─── Information shown ───

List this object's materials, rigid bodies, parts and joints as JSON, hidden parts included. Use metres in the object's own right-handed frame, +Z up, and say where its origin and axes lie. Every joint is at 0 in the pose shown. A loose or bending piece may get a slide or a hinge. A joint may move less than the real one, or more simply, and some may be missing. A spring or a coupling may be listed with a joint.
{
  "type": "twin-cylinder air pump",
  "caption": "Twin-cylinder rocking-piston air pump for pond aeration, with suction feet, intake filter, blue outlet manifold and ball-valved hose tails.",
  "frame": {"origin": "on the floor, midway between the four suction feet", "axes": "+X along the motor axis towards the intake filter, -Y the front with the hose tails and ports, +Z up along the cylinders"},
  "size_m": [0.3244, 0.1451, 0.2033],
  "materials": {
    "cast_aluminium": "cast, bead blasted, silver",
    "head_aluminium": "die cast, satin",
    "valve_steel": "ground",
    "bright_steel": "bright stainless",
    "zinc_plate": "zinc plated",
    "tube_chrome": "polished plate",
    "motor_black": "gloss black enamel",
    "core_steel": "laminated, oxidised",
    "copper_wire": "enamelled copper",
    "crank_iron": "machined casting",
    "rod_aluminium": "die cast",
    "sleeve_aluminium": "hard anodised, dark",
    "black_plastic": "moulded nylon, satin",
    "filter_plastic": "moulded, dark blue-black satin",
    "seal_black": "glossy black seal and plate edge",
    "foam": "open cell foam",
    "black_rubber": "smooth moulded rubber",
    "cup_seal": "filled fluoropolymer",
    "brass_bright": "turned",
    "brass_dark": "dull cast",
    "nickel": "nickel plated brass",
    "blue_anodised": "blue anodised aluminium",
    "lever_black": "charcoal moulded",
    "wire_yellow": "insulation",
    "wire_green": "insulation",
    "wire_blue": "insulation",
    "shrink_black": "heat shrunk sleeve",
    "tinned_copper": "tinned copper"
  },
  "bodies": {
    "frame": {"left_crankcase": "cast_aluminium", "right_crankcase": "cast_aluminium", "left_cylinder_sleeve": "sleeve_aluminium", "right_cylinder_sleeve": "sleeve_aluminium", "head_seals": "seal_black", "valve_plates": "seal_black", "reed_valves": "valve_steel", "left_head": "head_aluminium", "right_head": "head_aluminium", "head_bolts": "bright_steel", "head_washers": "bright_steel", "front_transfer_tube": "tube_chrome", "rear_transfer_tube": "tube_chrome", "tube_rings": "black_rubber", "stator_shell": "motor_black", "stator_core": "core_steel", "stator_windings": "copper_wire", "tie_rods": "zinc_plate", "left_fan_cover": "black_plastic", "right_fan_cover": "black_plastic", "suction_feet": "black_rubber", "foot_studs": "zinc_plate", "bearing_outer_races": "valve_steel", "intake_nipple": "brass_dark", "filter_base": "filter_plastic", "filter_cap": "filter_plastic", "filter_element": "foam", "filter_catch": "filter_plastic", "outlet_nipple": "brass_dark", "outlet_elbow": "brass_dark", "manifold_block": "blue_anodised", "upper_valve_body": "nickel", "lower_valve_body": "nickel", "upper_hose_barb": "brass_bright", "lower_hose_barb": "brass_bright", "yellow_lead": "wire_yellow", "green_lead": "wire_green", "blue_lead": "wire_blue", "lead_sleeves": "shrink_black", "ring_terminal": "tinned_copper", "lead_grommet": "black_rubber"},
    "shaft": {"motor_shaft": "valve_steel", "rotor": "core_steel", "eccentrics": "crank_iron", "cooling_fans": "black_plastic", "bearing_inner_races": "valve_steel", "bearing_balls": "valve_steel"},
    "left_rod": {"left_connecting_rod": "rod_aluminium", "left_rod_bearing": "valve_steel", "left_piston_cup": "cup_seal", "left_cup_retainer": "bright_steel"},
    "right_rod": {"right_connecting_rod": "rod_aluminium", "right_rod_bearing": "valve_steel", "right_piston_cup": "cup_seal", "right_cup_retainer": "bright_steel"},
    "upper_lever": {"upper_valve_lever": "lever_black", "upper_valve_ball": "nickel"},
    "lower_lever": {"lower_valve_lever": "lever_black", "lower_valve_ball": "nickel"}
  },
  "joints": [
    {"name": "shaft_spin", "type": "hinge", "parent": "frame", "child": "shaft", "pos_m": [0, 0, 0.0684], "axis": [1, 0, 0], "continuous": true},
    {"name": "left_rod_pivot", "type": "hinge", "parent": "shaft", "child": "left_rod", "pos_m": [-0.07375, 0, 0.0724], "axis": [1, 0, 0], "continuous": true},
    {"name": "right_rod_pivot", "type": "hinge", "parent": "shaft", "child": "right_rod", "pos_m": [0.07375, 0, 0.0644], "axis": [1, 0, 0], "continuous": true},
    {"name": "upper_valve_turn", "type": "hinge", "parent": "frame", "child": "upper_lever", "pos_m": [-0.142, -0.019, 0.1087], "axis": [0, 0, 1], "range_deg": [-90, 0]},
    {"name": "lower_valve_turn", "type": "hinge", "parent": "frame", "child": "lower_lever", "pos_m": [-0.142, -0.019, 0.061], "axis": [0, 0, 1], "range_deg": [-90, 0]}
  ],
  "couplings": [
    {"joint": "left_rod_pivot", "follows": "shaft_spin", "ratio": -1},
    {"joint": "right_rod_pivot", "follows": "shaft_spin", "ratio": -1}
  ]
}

───

# Work instructions
Emit the full listing verbatim.

# Answer to this task
List this object's materials, rigid bodies, parts and joints as JSON, hidden parts included. Use metres in the object's own right-handed frame, +Z up, and say where its origin and axes lie. Every joint is at 0 in the pose shown. A loose or bending piece may get a slide or a hinge. A joint may move less than the real one, or more simply, and some may be missing. A spring or a coupling may be listed with a joint.
{
  "type": "twin-cylinder air pump",
  "caption": "Twin-cylinder rocking-piston air pump for pond aeration, with suction feet, intake filter, blue outlet manifold and ball-valved hose tails.",
  "frame": {"origin": "on the floor, midway between the four suction feet", "axes": "+X along the motor axis towards the intake filter, -Y the front with the hose tails and ports, +Z up along the cylinders"},
  "size_m": [0.3244, 0.1451, 0.2033],
  "materials": {
    "cast_aluminium": "cast, bead blasted, silver",
    "head_aluminium": "die cast, satin",
    "valve_steel": "ground",
    "bright_steel": "bright stainless",
    "zinc_plate": "zinc plated",
    "tube_chrome": "polished plate",
    "motor_black": "gloss black enamel",
    "core_steel": "laminated, oxidised",
    "copper_wire": "enamelled copper",
    "crank_iron": "machined casting",
    "rod_aluminium": "die cast",
    "sleeve_aluminium": "hard anodised, dark",
    "black_plastic": "moulded nylon, satin",
    "filter_plastic": "moulded, dark blue-black satin",
    "seal_black": "glossy black seal and plate edge",
    "foam": "open cell foam",
    "black_rubber": "smooth moulded rubber",
    "cup_seal": "filled fluoropolymer",
    "brass_bright": "turned",
    "brass_dark": "dull cast",
    "nickel": "nickel plated brass",
    "blue_anodised": "blue anodised aluminium",
    "lever_black": "charcoal moulded",
    "wire_yellow": "insulation",
    "wire_green": "insulation",
    "wire_blue": "insulation",
    "shrink_black": "heat shrunk sleeve",
    "tinned_copper": "tinned copper"
  },
  "bodies": {
    "frame": {"left_crankcase": "cast_aluminium", "right_crankcase": "cast_aluminium", "left_cylinder_sleeve": "sleeve_aluminium", "right_cylinder_sleeve": "sleeve_aluminium", "head_seals": "seal_black", "valve_plates": "seal_black", "reed_valves": "valve_steel", "left_head": "head_aluminium", "right_head": "head_aluminium", "head_bolts": "bright_steel", "head_washers": "bright_steel", "front_transfer_tube": "tube_chrome", "rear_transfer_tube": "tube_chrome", "tube_rings": "black_rubber", "stator_shell": "motor_black", "stator_core": "core_steel", "stator_windings": "copper_wire", "tie_rods": "zinc_plate", "left_fan_cover": "black_plastic", "right_fan_cover": "black_plastic", "suction_feet": "black_rubber", "foot_studs": "zinc_plate", "bearing_outer_races": "valve_steel", "intake_nipple": "brass_dark", "filter_base": "filter_plastic", "filter_cap": "filter_plastic", "filter_element": "foam", "filter_catch": "filter_plastic", "outlet_nipple": "brass_dark", "outlet_elbow": "brass_dark", "manifold_block": "blue_anodised", "upper_valve_body": "nickel", "lower_valve_body": "nickel", "upper_hose_barb": "brass_bright", "lower_hose_barb": "brass_bright", "yellow_lead": "wire_yellow", "green_lead": "wire_green", "blue_lead": "wire_blue", "lead_sleeves": "shrink_black", "ring_terminal": "tinned_copper", "lead_grommet": "black_rubber"},
    "shaft": {"motor_shaft": "valve_steel", "rotor": "core_steel", "eccentrics": "crank_iron", "cooling_fans": "black_plastic", "bearing_inner_races": "valve_steel", "bearing_balls": "valve_steel"},
    "left_rod": {"left_connecting_rod": "rod_aluminium", "left_rod_bearing": "valve_steel", "left_piston_cup": "cup_seal", "left_cup_retainer": "bright_steel"},
    "right_rod": {"right_connecting_rod": "rod_aluminium", "right_rod_bearing": "valve_steel", "right_piston_cup": "cup_seal", "right_cup_retainer": "bright_steel"},
    "upper_lever": {"upper_valve_lever": "lever_black", "upper_valve_ball": "nickel"},
    "lower_lever": {"lower_valve_lever": "lever_black", "lower_valve_ball": "nickel"}
  },
  "joints": [
    {"name": "shaft_spin", "type": "hinge", "parent": "frame", "child": "shaft", "pos_m": [0, 0, 0.0684], "axis": [1, 0, 0], "continuous": true},
    {"name": "left_rod_pivot", "type": "hinge", "parent": "shaft", "child": "left_rod", "pos_m": [-0.07375, 0, 0.0724], "axis": [1, 0, 0], "continuous": true},
    {"name": "right_rod_pivot", "type": "hinge", "parent": "shaft", "child": "right_rod", "pos_m": [0.07375, 0, 0.0644], "axis": [1, 0, 0], "continuous": true},
    {"name": "upper_valve_turn", "type": "hinge", "parent": "frame", "child": "upper_lever", "pos_m": [-0.142, -0.019, 0.1087], "axis": [0, 0, 1], "range_deg": [-90, 0]},
    {"name": "lower_valve_turn", "type": "hinge", "parent": "frame", "child": "lower_lever", "pos_m": [-0.142, -0.019, 0.061], "axis": [0, 0, 1], "range_deg": [-90, 0]}
  ],
  "couplings": [
    {"joint": "left_rod_pivot", "follows": "shaft_spin", "ratio": -1},
    {"joint": "right_rod_pivot", "follows": "shaft_spin", "ratio": -1}
  ]
}